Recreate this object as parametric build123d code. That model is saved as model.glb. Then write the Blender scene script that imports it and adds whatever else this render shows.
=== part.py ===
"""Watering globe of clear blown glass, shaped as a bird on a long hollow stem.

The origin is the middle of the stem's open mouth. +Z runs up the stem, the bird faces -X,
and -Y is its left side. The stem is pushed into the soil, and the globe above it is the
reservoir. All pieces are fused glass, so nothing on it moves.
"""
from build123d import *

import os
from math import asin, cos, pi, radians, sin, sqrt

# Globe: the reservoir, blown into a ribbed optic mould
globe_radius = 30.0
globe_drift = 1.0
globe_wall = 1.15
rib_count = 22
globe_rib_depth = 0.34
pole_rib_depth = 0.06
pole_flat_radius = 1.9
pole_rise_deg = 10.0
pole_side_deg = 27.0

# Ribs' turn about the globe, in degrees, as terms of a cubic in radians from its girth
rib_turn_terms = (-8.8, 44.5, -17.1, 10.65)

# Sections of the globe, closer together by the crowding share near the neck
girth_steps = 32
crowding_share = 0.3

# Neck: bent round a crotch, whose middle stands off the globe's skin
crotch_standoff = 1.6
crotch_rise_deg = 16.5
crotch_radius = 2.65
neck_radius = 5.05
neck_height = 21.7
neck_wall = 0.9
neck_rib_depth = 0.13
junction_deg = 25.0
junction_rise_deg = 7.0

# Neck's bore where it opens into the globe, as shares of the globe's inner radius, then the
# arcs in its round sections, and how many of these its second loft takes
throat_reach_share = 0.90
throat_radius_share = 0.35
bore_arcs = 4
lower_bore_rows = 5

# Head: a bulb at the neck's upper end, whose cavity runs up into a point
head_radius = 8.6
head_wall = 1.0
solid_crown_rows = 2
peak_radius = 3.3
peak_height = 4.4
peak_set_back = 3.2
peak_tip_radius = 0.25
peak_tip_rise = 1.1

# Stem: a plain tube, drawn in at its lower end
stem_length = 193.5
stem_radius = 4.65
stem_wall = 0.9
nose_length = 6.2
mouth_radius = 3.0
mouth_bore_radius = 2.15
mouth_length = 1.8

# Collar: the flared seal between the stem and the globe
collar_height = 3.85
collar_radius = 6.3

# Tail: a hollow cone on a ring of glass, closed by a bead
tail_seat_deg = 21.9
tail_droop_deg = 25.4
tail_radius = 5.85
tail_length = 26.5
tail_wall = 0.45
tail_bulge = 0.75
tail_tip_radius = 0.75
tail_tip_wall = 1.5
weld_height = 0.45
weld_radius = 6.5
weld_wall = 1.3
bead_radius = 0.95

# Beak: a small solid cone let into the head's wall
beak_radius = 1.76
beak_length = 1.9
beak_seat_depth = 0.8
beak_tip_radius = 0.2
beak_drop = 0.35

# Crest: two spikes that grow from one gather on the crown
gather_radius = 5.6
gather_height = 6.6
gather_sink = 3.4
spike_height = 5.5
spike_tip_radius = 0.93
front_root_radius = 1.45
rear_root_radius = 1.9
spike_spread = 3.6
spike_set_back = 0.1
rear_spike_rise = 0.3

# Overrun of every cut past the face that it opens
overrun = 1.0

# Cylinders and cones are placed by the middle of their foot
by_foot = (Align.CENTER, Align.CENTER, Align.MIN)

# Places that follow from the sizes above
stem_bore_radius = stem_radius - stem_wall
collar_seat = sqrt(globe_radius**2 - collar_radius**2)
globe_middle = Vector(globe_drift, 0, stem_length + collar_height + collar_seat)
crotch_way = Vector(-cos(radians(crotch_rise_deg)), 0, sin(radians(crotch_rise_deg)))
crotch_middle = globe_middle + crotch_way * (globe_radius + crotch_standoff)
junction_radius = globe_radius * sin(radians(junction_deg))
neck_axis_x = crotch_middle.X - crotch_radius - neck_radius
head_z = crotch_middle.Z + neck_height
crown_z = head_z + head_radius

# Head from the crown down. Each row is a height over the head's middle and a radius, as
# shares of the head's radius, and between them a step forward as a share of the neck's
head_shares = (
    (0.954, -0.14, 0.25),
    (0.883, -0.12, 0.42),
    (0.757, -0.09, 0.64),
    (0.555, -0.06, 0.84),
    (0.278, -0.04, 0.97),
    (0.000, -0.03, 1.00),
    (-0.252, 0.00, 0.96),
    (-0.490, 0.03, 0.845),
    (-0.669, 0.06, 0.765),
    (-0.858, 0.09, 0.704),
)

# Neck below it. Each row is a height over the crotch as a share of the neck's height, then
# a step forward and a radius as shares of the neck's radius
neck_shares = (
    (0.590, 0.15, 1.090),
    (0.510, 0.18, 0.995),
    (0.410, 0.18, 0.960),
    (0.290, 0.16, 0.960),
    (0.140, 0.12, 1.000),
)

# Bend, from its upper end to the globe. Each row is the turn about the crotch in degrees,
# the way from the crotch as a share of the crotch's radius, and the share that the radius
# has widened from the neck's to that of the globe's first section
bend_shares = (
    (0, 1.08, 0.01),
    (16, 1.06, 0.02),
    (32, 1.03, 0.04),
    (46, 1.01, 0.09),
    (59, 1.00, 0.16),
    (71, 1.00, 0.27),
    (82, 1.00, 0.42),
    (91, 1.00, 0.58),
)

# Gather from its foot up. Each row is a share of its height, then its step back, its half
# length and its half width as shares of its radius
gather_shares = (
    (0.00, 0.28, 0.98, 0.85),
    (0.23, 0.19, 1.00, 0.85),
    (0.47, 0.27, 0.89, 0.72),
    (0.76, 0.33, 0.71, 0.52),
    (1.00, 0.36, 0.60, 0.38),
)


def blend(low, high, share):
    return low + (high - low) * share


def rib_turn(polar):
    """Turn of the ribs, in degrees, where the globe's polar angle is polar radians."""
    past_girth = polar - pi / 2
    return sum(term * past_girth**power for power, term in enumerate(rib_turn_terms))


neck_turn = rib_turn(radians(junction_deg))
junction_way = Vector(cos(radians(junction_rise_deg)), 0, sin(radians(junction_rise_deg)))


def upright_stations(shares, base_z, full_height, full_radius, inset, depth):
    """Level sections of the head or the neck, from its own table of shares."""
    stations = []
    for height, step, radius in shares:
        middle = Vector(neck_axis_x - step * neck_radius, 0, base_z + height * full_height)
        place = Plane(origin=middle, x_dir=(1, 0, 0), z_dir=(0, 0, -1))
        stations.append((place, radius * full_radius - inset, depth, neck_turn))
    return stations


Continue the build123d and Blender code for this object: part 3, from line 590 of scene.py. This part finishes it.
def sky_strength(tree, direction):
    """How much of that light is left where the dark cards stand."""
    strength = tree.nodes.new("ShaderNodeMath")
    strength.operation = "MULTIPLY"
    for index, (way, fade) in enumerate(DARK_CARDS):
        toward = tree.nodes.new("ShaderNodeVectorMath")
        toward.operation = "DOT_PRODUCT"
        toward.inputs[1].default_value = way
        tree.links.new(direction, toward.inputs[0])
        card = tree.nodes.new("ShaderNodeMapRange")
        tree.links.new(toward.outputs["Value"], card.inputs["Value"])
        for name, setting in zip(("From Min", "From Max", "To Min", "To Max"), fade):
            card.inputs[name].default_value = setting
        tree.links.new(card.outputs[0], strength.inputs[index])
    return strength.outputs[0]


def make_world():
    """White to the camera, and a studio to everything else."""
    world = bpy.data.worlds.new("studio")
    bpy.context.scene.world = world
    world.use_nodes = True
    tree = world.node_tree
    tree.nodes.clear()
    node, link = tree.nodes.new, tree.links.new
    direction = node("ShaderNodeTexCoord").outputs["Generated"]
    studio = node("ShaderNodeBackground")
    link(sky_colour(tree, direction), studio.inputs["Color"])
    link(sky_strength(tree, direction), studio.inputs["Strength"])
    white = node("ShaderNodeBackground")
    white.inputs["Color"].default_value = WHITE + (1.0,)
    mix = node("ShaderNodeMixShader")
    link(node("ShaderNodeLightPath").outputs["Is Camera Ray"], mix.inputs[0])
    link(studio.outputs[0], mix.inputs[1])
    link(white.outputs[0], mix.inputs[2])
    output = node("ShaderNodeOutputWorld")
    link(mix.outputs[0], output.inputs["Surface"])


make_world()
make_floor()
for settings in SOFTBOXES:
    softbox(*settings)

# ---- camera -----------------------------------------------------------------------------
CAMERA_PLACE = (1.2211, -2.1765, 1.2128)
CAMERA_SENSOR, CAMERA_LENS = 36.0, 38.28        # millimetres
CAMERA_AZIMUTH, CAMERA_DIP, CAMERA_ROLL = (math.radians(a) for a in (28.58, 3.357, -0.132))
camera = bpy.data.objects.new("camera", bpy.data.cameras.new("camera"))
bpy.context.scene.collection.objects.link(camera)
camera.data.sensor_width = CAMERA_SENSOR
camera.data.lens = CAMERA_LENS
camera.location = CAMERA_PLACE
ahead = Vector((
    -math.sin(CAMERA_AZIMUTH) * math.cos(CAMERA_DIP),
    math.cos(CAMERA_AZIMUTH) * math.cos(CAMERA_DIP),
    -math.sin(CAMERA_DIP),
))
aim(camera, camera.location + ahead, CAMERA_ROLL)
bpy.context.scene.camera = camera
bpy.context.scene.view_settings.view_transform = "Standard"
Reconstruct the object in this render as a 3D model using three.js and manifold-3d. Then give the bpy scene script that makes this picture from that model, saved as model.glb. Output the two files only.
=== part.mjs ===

..............................

◆ **Problem details**
Set down, exactly as written, each line of the data from its opening line through the one containing "from math import". Output nothing more.

◆ **Reply**
Recreate this object as parametric build123d code. That model is saved as model.glb. Then write the Blender scene script that imports it and adds whatever else this render shows.
=== part.py ===
"""Watering globe of clear blown glass, shaped as a bird on a long hollow stem.

The origin is the middle of the stem's open mouth. +Z runs up the stem, the bird faces -X,
and -Y is its left side. The stem is pushed into the soil, and the globe above it is the
reservoir. All pieces are fused glass, so nothing on it moves.
"""
from build123d import *

import os
from math import asin, cos, pi, radians, sin, sqrt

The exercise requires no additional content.